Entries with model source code

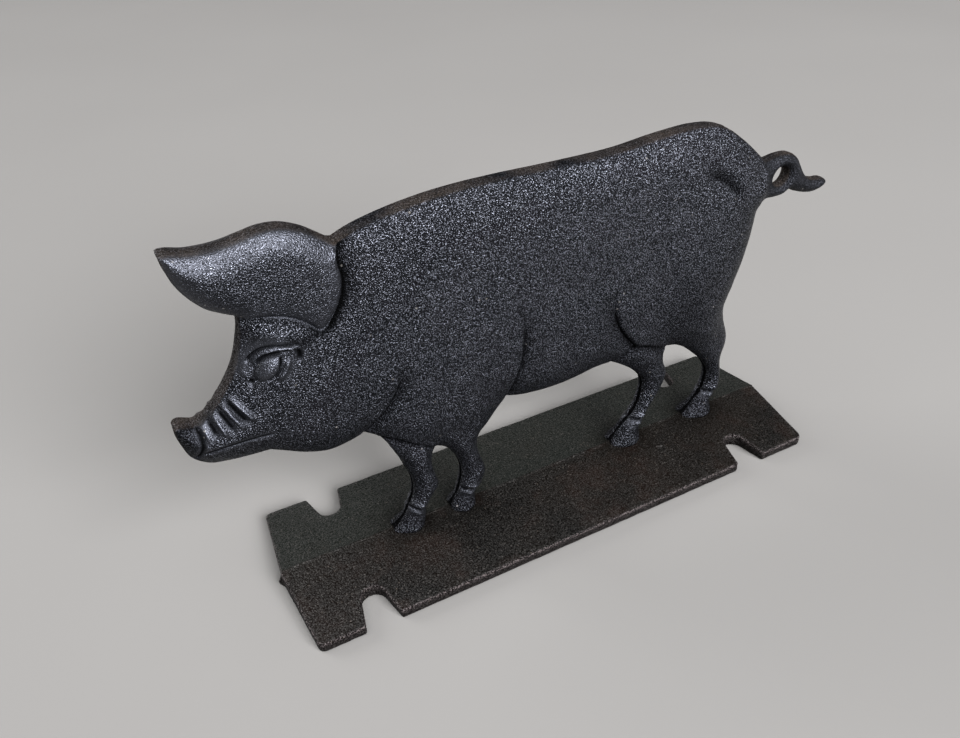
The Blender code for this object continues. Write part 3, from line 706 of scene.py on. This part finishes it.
def slot_outline(centre_x):
    """One slot in the edge at -Y, from its left mouth corner to its right one."""
    edge = -HALF_WIDTH
    r = SLOT_MOUTH_RADIUS
    half = SLOT_MOUTH / 2
    bottom = (centre_x, edge + SLOT_DEPTH - SLOT_RADIUS)
    left = arc((centre_x - half - r, edge + r), r, -90, -SLOT_TILT, 4)
    right = arc((centre_x + half + r, edge + r), r, 180 + SLOT_TILT, 270, 4)
    return left + arc(bottom, SLOT_RADIUS, 180 - SLOT_TILT, SLOT_TILT, 16) + right


def plate_outline(step):
    """The plate's outline in plan, counter-clockwise from the left end's nose."""
    half_length, half_width, r = HALF_LENGTH, HALF_WIDTH, CORNER_RADIUS
    near = [(-half_length - END_NOSE, 0)]
    near += arc((-half_length + r, -half_width + r), r, 180 + END_TILT, 270, 6)
    for centre_x in SLOT_CENTRES:
        near += slot_outline(centre_x)
    near += arc((half_length - r, -half_width + r), r, 270, 360 - END_TILT, 6)
    near.append((half_length + END_NOSE, 0))
    far = [(x, -y) for x, y in near[-2:0:-1]]
    corners = np.array(near + far)
    out = []
    for a, b in zip(corners, np.roll(corners, -1, axis=0)):
        count = max(1, round(float(np.linalg.norm(b - a)) / step))
        out += [a + (b - a) * k / count for k in range(count)]
    return np.array(out)


def hoof_distance(points):
    """Distance in plan from the nearest hoof's sole, an oblong with round corners."""
    half_width, corner = 4.5, 3
    out = np.full(len(points), 1e9)
    for name, line in OUTLINE.items():
        if not name.endswith("sole"):
            continue
        (x1, _), (x0, _) = line
        middle, reach = (x0 + x1) / 2 + FIGURE_X, (x1 - x0) / 2
        dx = np.maximum(np.abs(points[:, 0] - middle) - reach + corner, 0)
        dy = np.maximum(np.abs(points[:, 1]) - half_width + corner, 0)
        out = np.minimum(out, np.maximum(np.hypot(dx, dy) - corner, 0))
    return out


def plate_top(points, distance):
    """Height of the plate's top at each (x, y)."""
    x, y = points.T
    height = RIDGE - ROOF_SLOPE * np.abs(y)
    along_ridge = np.stack([x, 0 * x], axis=1)
    wander = 0.35 * lumps(along_ridge, 9, 3.3)
    strength = 0.55 + 0.5 * lumps(along_ridge, 5, 8.8)
    height += RIDGE_LINE * strength * np.exp(-(((y - wander) / RIDGE_LINE_WIDTH) ** 2))
    height += HOOF_FILLET * np.exp(-hoof_distance(points) / HOOF_FILLET_WIDTH)
    height += 0.1 * lumps(points, 11, 2.2) + 0.06 * lumps(points, 4, 6.6)
    at_x, at_y, long, wide = BLISTER
    ring = np.hypot((x - at_x) / long, (y - at_y) / wide)
    height += 0.3 * np.exp(-(((ring - 1) / 0.35) ** 2)) - 0.35 * np.exp(-((ring / 0.7) ** 2))
    for at_x, at_y, wide, rise in DROPS:
        height += rise * np.exp(-((x - at_x) ** 2 + (y - at_y) ** 2) / wide**2)
    return height - round_drop(distance, PLATE_RIM_RADIUS)


def plate_points(loop):
    """Where the plate's top is sampled: rings at its rim, and finer at its ridge and hooves."""
    low, high = loop.min(0), loop.max(0)
    strip = (low[0], -RIDGE_STRIP_HALF, high[0], RIDGE_STRIP_HALF, RIDGE_PITCH)
    points = lattice(*low, *high, PLATE_PITCH)
    points = points[inside(points, loop)]
    for zone in [*PLATE_ZONES, strip]:
        points = points[~in_box(points, zone)]
    for zone in PLATE_ZONES:
        more = lattice(*zone)
        points = np.vstack([points, more[~in_box(more, strip)]])
    points = np.vstack([points, lattice(*strip)])
    points = points[inside(points, loop)]
    points = points[nearest(points, closed(loop))[0] > PLATE_INSETS[-1] + 0.4]
    return np.vstack([rings(loop, PLATE_INSETS, [loop]), points])


def plate_edge(loop, rim_top):
    """The rows of the plate's edge from its top down to its underside."""
    outward = -to_the_right(loop)
    edge_noise = lumps(loop, 3.5, 4.4)
    rows = []
    for share, push in PLATE_ROWS:
        out = loop + outward * (push + 0.12 * edge_noise - 0.12)[:, None]
        rows.append(np.stack([out[:, 0], out[:, 1], rim_top * share], axis=1))
    return rows


def make_plate():
    """The plate: a low roof over a flat underside, with a band of edge round it."""
    loop = plate_outline(PLATE_STEP)[::-1]
    flat, faces = triangulate([loop], thin_out(plate_points(loop), loop, LEAST_GAP))
    count, rim_count = len(flat), len(loop)
    distance = nearest(flat, closed(loop))[0]
    top = np.stack([flat[:, 0], flat[:, 1], plate_top(flat, distance)], axis=1)
    verts = np.vstack([top, *plate_edge(loop, top[:rim_count, 2])])
    row_starts = [0, *(count + rim_count * k for k in range(len(PLATE_ROWS)))]
    all_faces = faces.tolist() + band_faces(row_starts, 0, rim_count)
    x, y, z = verts.T
    stub = np.exp(-((y / 1.2) ** 2) - ((z - GATE_HEIGHT) / 2) ** 2) * (x < loop[:, 0].min() + 0.6)
    verts[:, 0] -= GATE_STUB * stub
    under = verts[row_starts[-1] :, :2]
    all_faces += (triangulate([under], np.empty((0, 2)))[1] + row_starts[-1]).tolist()
    below = np.zeros(len(verts) - count)
    arris = np.concatenate([np.exp(-((distance / 0.5) ** 2)), below])
    arris[count : count + rim_count] = 0.2
    attributes = {
        "edge": np.concatenate([np.exp(-distance / 1.0), below + 1]),
        "arris": arris,
        # where the far half's painted reflection goes
        "far_half": blend(verts[:, 1], -0.3, 0.5),
        # painted shade round the hooves
        "painted_shade": 0.9 * np.exp(-hoof_distance(verts[:, :2]) / 5),
    }
    piece = new_piece("press_base", verts, all_faces, attributes)
    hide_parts("press_plate")
    return piece


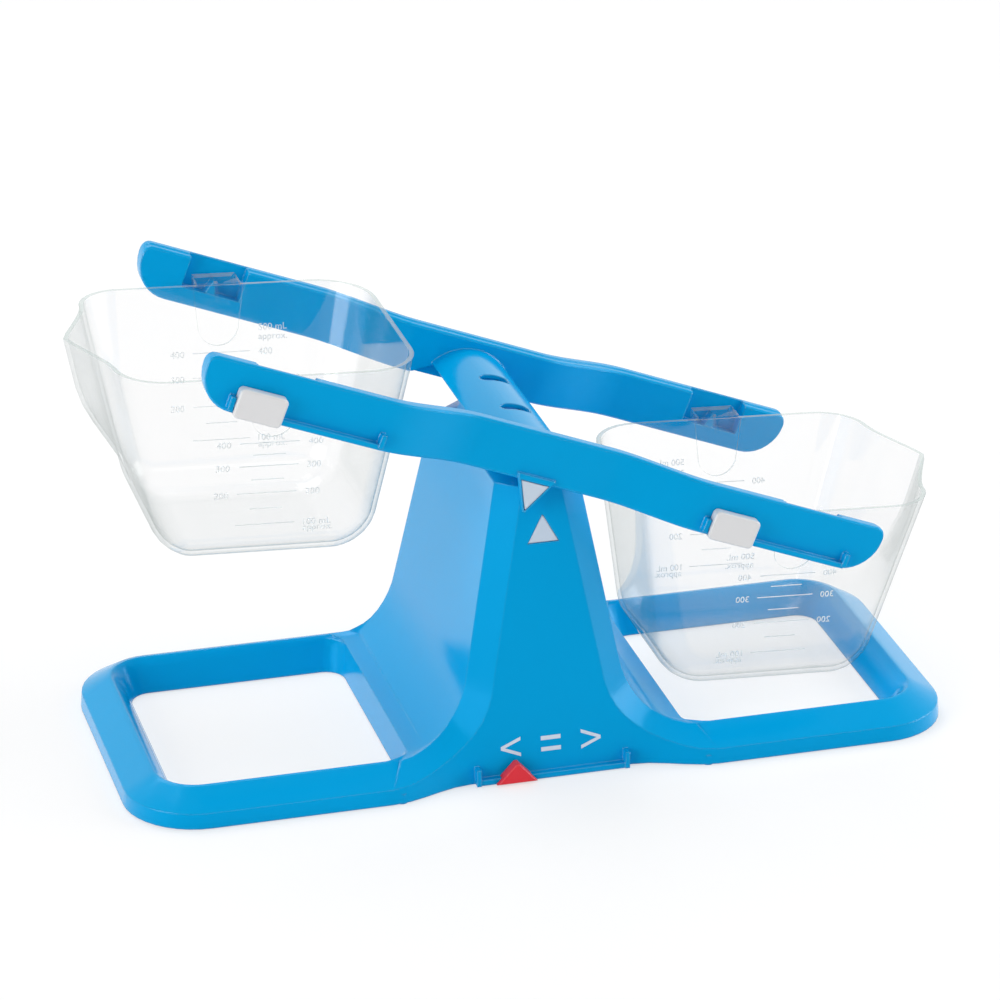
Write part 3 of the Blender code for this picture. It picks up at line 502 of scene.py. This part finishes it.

▶ _Work to complete_
Copy all the records above precisely.

▶ _Response below_
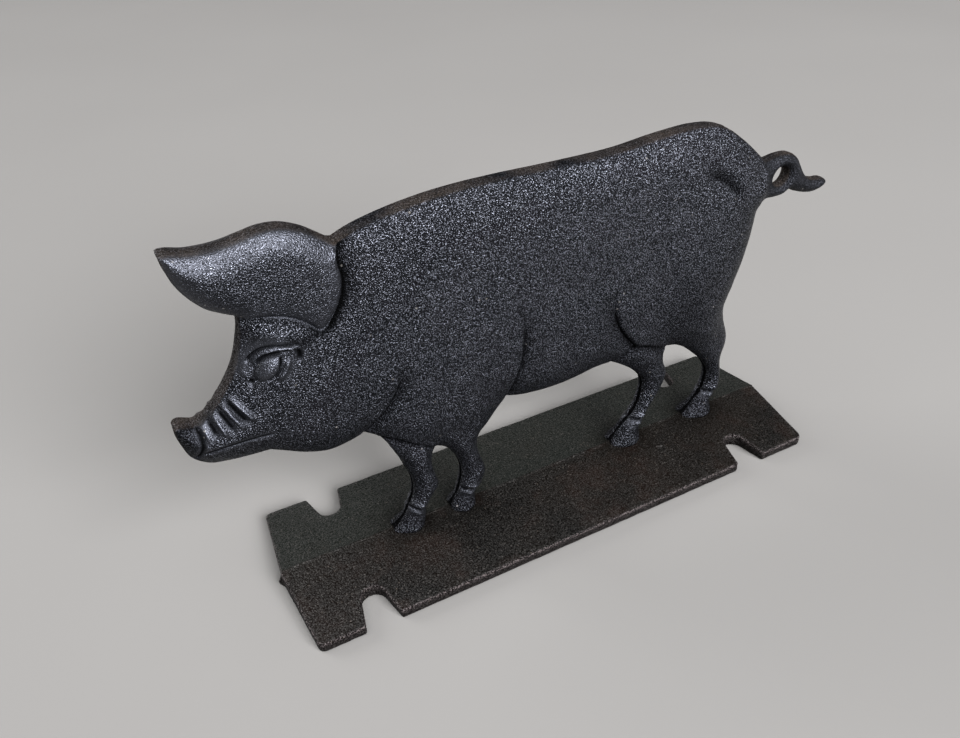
The Blender code for this object continues. Write part 3, from line 706 of scene.py on. This part finishes it.
def slot_outline(centre_x):
    """One slot in the edge at -Y, from its left mouth corner to its right one."""
    edge = -HALF_WIDTH
    r = SLOT_MOUTH_RADIUS
    half = SLOT_MOUTH / 2
    bottom = (centre_x, edge + SLOT_DEPTH - SLOT_RADIUS)
    left = arc((centre_x - half - r, edge + r), r, -90, -SLOT_TILT, 4)
    right = arc((centre_x + half + r, edge + r), r, 180 + SLOT_TILT, 270, 4)
    return left + arc(bottom, SLOT_RADIUS, 180 - SLOT_TILT, SLOT_TILT, 16) + right


def plate_outline(step):
    """The plate's outline in plan, counter-clockwise from the left end's nose."""
    half_length, half_width, r = HALF_LENGTH, HALF_WIDTH, CORNER_RADIUS
    near = [(-half_length - END_NOSE, 0)]
    near += arc((-half_length + r, -half_width + r), r, 180 + END_TILT, 270, 6)
    for centre_x in SLOT_CENTRES:
        near += slot_outline(centre_x)
    near += arc((half_length - r, -half_width + r), r, 270, 360 - END_TILT, 6)
    near.append((half_length + END_NOSE, 0))
    far = [(x, -y) for x, y in near[-2:0:-1]]
    corners = np.array(near + far)
    out = []
    for a, b in zip(corners, np.roll(corners, -1, axis=0)):
        count = max(1, round(float(np.linalg.norm(b - a)) / step))
        out += [a + (b - a) * k / count for k in range(count)]
    return np.array(out)


def hoof_distance(points):
    """Distance in plan from the nearest hoof's sole, an oblong with round corners."""
    half_width, corner = 4.5, 3
    out = np.full(len(points), 1e9)
    for name, line in OUTLINE.items():
        if not name.endswith("sole"):
            continue
        (x1, _), (x0, _) = line
        middle, reach = (x0 + x1) / 2 + FIGURE_X, (x1 - x0) / 2
        dx = np.maximum(np.abs(points[:, 0] - middle) - reach + corner, 0)
        dy = np.maximum(np.abs(points[:, 1]) - half_width + corner, 0)
        out = np.minimum(out, np.maximum(np.hypot(dx, dy) - corner, 0))
    return out


def plate_top(points, distance):
    """Height of the plate's top at each (x, y)."""
    x, y = points.T
    height = RIDGE - ROOF_SLOPE * np.abs(y)
    along_ridge = np.stack([x, 0 * x], axis=1)
    wander = 0.35 * lumps(along_ridge, 9, 3.3)
    strength = 0.55 + 0.5 * lumps(along_ridge, 5, 8.8)
    height += RIDGE_LINE * strength * np.exp(-(((y - wander) / RIDGE_LINE_WIDTH) ** 2))
    height += HOOF_FILLET * np.exp(-hoof_distance(points) / HOOF_FILLET_WIDTH)
    height += 0.1 * lumps(points, 11, 2.2) + 0.06 * lumps(points, 4, 6.6)
    at_x, at_y, long, wide = BLISTER
    ring = np.hypot((x - at_x) / long, (y - at_y) / wide)
    height += 0.3 * np.exp(-(((ring - 1) / 0.35) ** 2)) - 0.35 * np.exp(-((ring / 0.7) ** 2))
    for at_x, at_y, wide, rise in DROPS:
        height += rise * np.exp(-((x - at_x) ** 2 + (y - at_y) ** 2) / wide**2)
    return height - round_drop(distance, PLATE_RIM_RADIUS)


def plate_points(loop):
    """Where the plate's top is sampled: rings at its rim, and finer at its ridge and hooves."""
    low, high = loop.min(0), loop.max(0)
    strip = (low[0], -RIDGE_STRIP_HALF, high[0], RIDGE_STRIP_HALF, RIDGE_PITCH)
    points = lattice(*low, *high, PLATE_PITCH)
    points = points[inside(points, loop)]
    for zone in [*PLATE_ZONES, strip]:
        points = points[~in_box(points, zone)]
    for zone in PLATE_ZONES:
        more = lattice(*zone)
        points = np.vstack([points, more[~in_box(more, strip)]])
    points = np.vstack([points, lattice(*strip)])
    points = points[inside(points, loop)]
    points = points[nearest(points, closed(loop))[0] > PLATE_INSETS[-1] + 0.4]
    return np.vstack([rings(loop, PLATE_INSETS, [loop]), points])


def plate_edge(loop, rim_top):
    """The rows of the plate's edge from its top down to its underside."""
    outward = -to_the_right(loop)
    edge_noise = lumps(loop, 3.5, 4.4)
    rows = []
    for share, push in PLATE_ROWS:
        out = loop + outward * (push + 0.12 * edge_noise - 0.12)[:, None]
        rows.append(np.stack([out[:, 0], out[:, 1], rim_top * share], axis=1))
    return rows


def make_plate():
    """The plate: a low roof over a flat underside, with a band of edge round it."""
    loop = plate_outline(PLATE_STEP)[::-1]
    flat, faces = triangulate([loop], thin_out(plate_points(loop), loop, LEAST_GAP))
    count, rim_count = len(flat), len(loop)
    distance = nearest(flat, closed(loop))[0]
    top = np.stack([flat[:, 0], flat[:, 1], plate_top(flat, distance)], axis=1)
    verts = np.vstack([top, *plate_edge(loop, top[:rim_count, 2])])
    row_starts = [0, *(count + rim_count * k for k in range(len(PLATE_ROWS)))]
    all_faces = faces.tolist() + band_faces(row_starts, 0, rim_count)
    x, y, z = verts.T
    stub = np.exp(-((y / 1.2) ** 2) - ((z - GATE_HEIGHT) / 2) ** 2) * (x < loop[:, 0].min() + 0.6)
    verts[:, 0] -= GATE_STUB * stub
    under = verts[row_starts[-1] :, :2]
    all_faces += (triangulate([under], np.empty((0, 2)))[1] + row_starts[-1]).tolist()
    below = np.zeros(len(verts) - count)
    arris = np.concatenate([np.exp(-((distance / 0.5) ** 2)), below])
    arris[count : count + rim_count] = 0.2
    attributes = {
        "edge": np.concatenate([np.exp(-distance / 1.0), below + 1]),
        "arris": arris,
        # where the far half's painted reflection goes
        "far_half": blend(verts[:, 1], -0.3, 0.5),
        # painted shade round the hooves
        "painted_shade": 0.9 * np.exp(-hoof_distance(verts[:, :2]) / 5),
    }
    piece = new_piece("press_base", verts, all_faces, attributes)
    hide_parts("press_plate")
    return piece


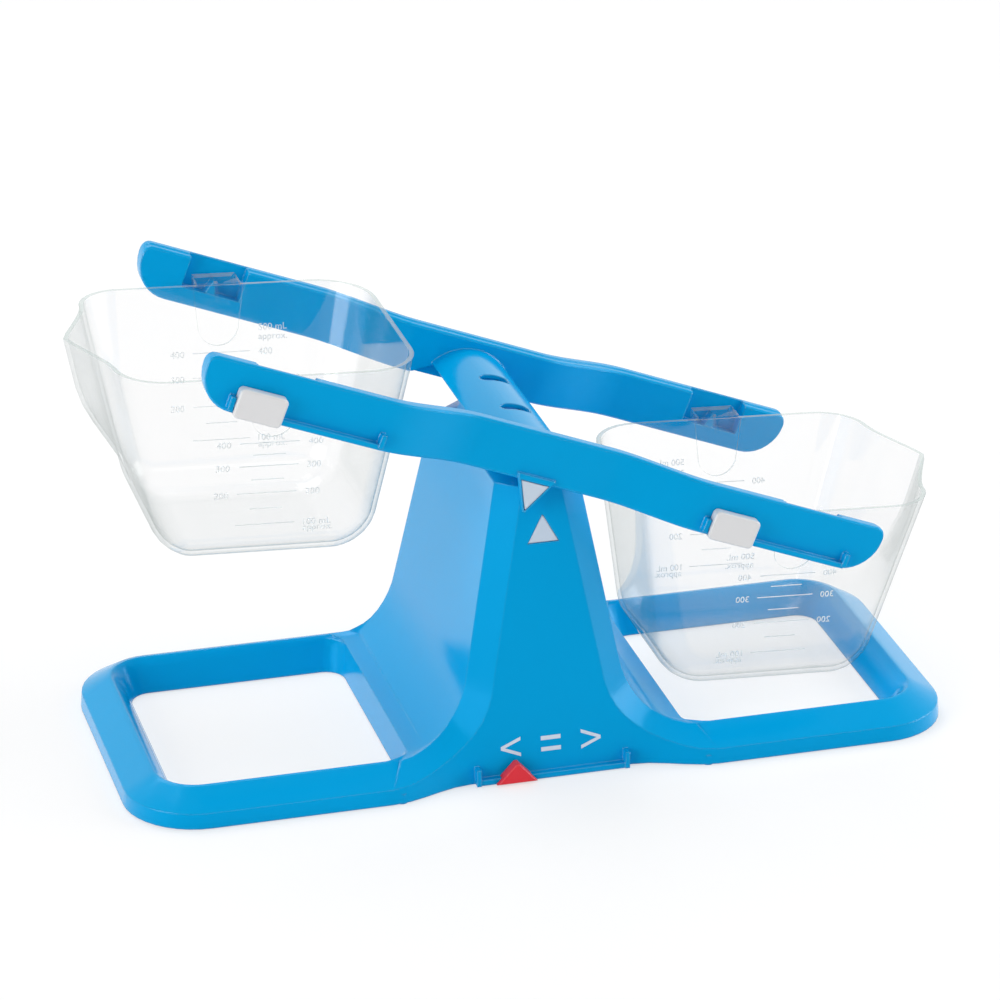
Write part 3 of the Blender code for this picture. It picks up at line 502 of scene.py. This part finishes it.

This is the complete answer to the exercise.